** begin **

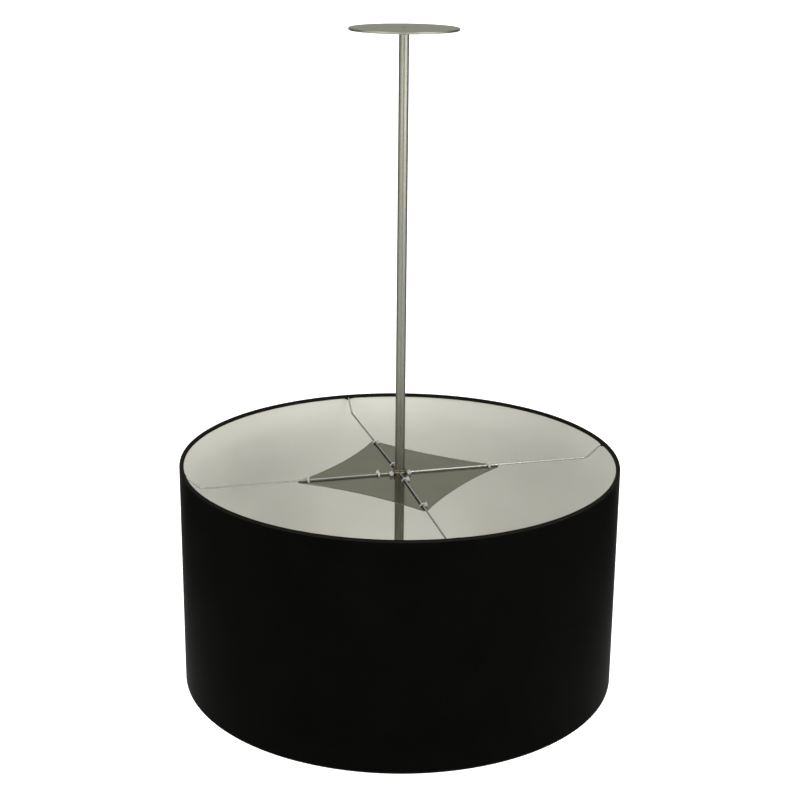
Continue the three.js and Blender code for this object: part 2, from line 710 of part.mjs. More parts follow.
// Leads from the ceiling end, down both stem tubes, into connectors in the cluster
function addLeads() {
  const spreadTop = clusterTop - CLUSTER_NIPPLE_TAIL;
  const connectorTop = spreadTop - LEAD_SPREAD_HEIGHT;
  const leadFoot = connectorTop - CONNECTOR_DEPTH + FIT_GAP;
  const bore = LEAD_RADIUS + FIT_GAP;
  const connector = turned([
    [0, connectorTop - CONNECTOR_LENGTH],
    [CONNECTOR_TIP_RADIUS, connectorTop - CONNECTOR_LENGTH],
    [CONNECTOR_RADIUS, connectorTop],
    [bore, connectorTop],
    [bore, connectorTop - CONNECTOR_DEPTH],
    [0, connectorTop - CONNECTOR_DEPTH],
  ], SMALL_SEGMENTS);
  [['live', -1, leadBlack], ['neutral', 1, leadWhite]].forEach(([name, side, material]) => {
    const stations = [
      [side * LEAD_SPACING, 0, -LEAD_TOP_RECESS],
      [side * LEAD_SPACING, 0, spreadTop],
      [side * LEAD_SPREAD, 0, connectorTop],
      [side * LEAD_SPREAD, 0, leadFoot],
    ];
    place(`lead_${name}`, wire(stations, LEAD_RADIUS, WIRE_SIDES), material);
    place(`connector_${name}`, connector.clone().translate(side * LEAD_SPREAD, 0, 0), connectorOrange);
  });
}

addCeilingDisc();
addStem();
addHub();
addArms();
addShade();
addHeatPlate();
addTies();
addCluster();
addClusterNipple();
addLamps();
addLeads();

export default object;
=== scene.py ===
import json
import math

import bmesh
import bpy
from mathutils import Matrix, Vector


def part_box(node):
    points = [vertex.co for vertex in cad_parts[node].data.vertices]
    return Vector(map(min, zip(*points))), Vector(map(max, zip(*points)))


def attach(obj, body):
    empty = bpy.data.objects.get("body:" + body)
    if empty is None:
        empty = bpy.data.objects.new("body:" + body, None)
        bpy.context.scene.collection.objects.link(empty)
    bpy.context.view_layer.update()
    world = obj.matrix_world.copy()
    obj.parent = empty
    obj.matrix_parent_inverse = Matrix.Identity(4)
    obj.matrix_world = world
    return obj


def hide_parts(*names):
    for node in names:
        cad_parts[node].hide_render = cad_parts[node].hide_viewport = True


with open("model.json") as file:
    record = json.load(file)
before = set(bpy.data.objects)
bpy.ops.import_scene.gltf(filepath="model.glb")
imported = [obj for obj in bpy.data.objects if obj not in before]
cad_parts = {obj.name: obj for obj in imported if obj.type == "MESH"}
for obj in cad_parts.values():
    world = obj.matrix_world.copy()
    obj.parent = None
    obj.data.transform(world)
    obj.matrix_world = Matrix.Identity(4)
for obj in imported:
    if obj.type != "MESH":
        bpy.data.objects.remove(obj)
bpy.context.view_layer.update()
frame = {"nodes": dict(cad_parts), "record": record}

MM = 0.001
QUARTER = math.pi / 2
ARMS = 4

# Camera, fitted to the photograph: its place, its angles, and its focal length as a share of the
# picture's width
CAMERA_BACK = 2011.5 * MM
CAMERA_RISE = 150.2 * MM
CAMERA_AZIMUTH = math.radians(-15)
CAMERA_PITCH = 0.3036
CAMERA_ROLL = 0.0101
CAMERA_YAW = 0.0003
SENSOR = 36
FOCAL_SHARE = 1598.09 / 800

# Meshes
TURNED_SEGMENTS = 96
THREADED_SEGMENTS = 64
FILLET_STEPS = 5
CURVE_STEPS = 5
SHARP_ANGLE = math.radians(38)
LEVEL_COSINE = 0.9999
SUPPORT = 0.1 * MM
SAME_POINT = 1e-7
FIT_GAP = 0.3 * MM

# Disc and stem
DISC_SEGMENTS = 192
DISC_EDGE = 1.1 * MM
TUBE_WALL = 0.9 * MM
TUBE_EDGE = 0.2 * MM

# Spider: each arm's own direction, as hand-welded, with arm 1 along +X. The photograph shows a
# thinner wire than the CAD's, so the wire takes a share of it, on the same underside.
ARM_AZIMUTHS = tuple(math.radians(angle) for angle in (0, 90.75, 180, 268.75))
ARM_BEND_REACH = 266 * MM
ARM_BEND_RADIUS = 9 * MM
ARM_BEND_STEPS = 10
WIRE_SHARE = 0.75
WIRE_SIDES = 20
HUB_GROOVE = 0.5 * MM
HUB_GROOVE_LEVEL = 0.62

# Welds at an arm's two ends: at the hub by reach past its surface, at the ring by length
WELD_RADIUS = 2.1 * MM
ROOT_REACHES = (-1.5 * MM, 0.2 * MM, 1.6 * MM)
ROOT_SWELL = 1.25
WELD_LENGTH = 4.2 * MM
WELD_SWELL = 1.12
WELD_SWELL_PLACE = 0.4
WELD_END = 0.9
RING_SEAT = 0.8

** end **

* WHAT TO DO
Copy out the whole listing exactly as written.

* WRITTEN ANSWER
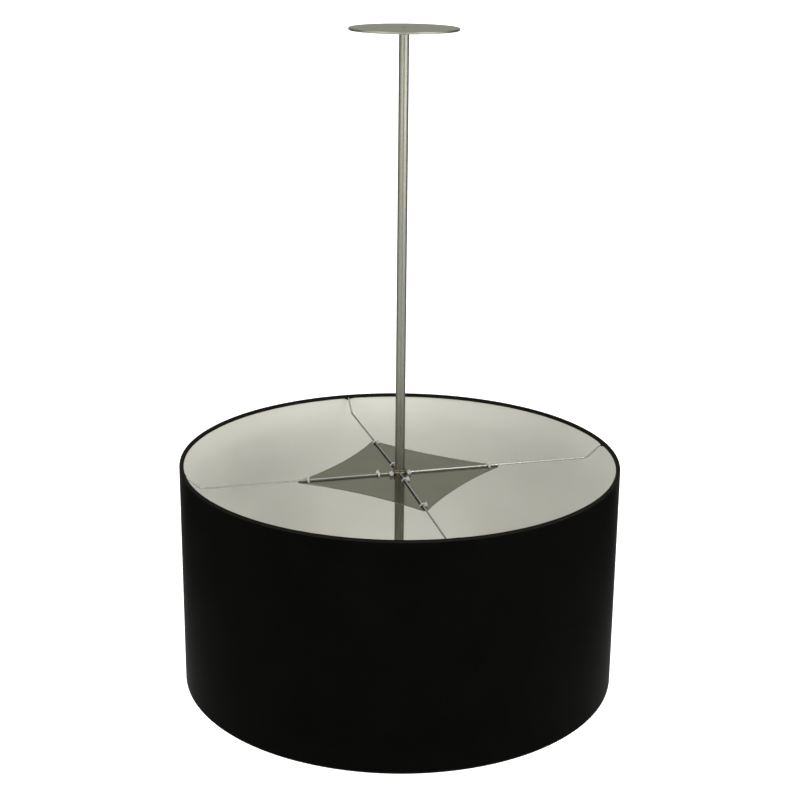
Continue the three.js and Blender code for this object: part 2, from line 710 of part.mjs. More parts follow.
// Leads from the ceiling end, down both stem tubes, into connectors in the cluster
function addLeads() {
  const spreadTop = clusterTop - CLUSTER_NIPPLE_TAIL;
  const connectorTop = spreadTop - LEAD_SPREAD_HEIGHT;
  const leadFoot = connectorTop - CONNECTOR_DEPTH + FIT_GAP;
  const bore = LEAD_RADIUS + FIT_GAP;
  const connector = turned([
    [0, connectorTop - CONNECTOR_LENGTH],
    [CONNECTOR_TIP_RADIUS, connectorTop - CONNECTOR_LENGTH],
    [CONNECTOR_RADIUS, connectorTop],
    [bore, connectorTop],
    [bore, connectorTop - CONNECTOR_DEPTH],
    [0, connectorTop - CONNECTOR_DEPTH],
  ], SMALL_SEGMENTS);
  [['live', -1, leadBlack], ['neutral', 1, leadWhite]].forEach(([name, side, material]) => {
    const stations = [
      [side * LEAD_SPACING, 0, -LEAD_TOP_RECESS],
      [side * LEAD_SPACING, 0, spreadTop],
      [side * LEAD_SPREAD, 0, connectorTop],
      [side * LEAD_SPREAD, 0, leadFoot],
    ];
    place(`lead_${name}`, wire(stations, LEAD_RADIUS, WIRE_SIDES), material);
    place(`connector_${name}`, connector.clone().translate(side * LEAD_SPREAD, 0, 0), connectorOrange);
  });
}

addCeilingDisc();
addStem();
addHub();
addArms();
addShade();
addHeatPlate();
addTies();
addCluster();
addClusterNipple();
addLamps();
addLeads();

export default object;
=== scene.py ===
import json
import math

import bmesh
import bpy
from mathutils import Matrix, Vector


def part_box(node):
    points = [vertex.co for vertex in cad_parts[node].data.vertices]
    return Vector(map(min, zip(*points))), Vector(map(max, zip(*points)))


def attach(obj, body):
    empty = bpy.data.objects.get("body:" + body)
    if empty is None:
        empty = bpy.data.objects.new("body:" + body, None)
        bpy.context.scene.collection.objects.link(empty)
    bpy.context.view_layer.update()
    world = obj.matrix_world.copy()
    obj.parent = empty
    obj.matrix_parent_inverse = Matrix.Identity(4)
    obj.matrix_world = world
    return obj


def hide_parts(*names):
    for node in names:
        cad_parts[node].hide_render = cad_parts[node].hide_viewport = True


with open("model.json") as file:
    record = json.load(file)
before = set(bpy.data.objects)
bpy.ops.import_scene.gltf(filepath="model.glb")
imported = [obj for obj in bpy.data.objects if obj not in before]
cad_parts = {obj.name: obj for obj in imported if obj.type == "MESH"}
for obj in cad_parts.values():
    world = obj.matrix_world.copy()
    obj.parent = None
    obj.data.transform(world)
    obj.matrix_world = Matrix.Identity(4)
for obj in imported:
    if obj.type != "MESH":
        bpy.data.objects.remove(obj)
bpy.context.view_layer.update()
frame = {"nodes": dict(cad_parts), "record": record}

MM = 0.001
QUARTER = math.pi / 2
ARMS = 4

# Camera, fitted to the photograph: its place, its angles, and its focal length as a share of the
# picture's width
CAMERA_BACK = 2011.5 * MM
CAMERA_RISE = 150.2 * MM
CAMERA_AZIMUTH = math.radians(-15)
CAMERA_PITCH = 0.3036
CAMERA_ROLL = 0.0101
CAMERA_YAW = 0.0003
SENSOR = 36
FOCAL_SHARE = 1598.09 / 800

# Meshes
TURNED_SEGMENTS = 96
THREADED_SEGMENTS = 64
FILLET_STEPS = 5
CURVE_STEPS = 5
SHARP_ANGLE = math.radians(38)
LEVEL_COSINE = 0.9999
SUPPORT = 0.1 * MM
SAME_POINT = 1e-7
FIT_GAP = 0.3 * MM

# Disc and stem
DISC_SEGMENTS = 192
DISC_EDGE = 1.1 * MM
TUBE_WALL = 0.9 * MM
TUBE_EDGE = 0.2 * MM

# Spider: each arm's own direction, as hand-welded, with arm 1 along +X. The photograph shows a
# thinner wire than the CAD's, so the wire takes a share of it, on the same underside.
ARM_AZIMUTHS = tuple(math.radians(angle) for angle in (0, 90.75, 180, 268.75))
ARM_BEND_REACH = 266 * MM
ARM_BEND_RADIUS = 9 * MM
ARM_BEND_STEPS = 10
WIRE_SHARE = 0.75
WIRE_SIDES = 20
HUB_GROOVE = 0.5 * MM
HUB_GROOVE_LEVEL = 0.62

# Welds at an arm's two ends: at the hub by reach past its surface, at the ring by length
WELD_RADIUS = 2.1 * MM
ROOT_REACHES = (-1.5 * MM, 0.2 * MM, 1.6 * MM)
ROOT_SWELL = 1.25
WELD_LENGTH = 4.2 * MM
WELD_SWELL = 1.12
WELD_SWELL_PLACE = 0.4
WELD_END = 0.9
RING_SEAT = 0.8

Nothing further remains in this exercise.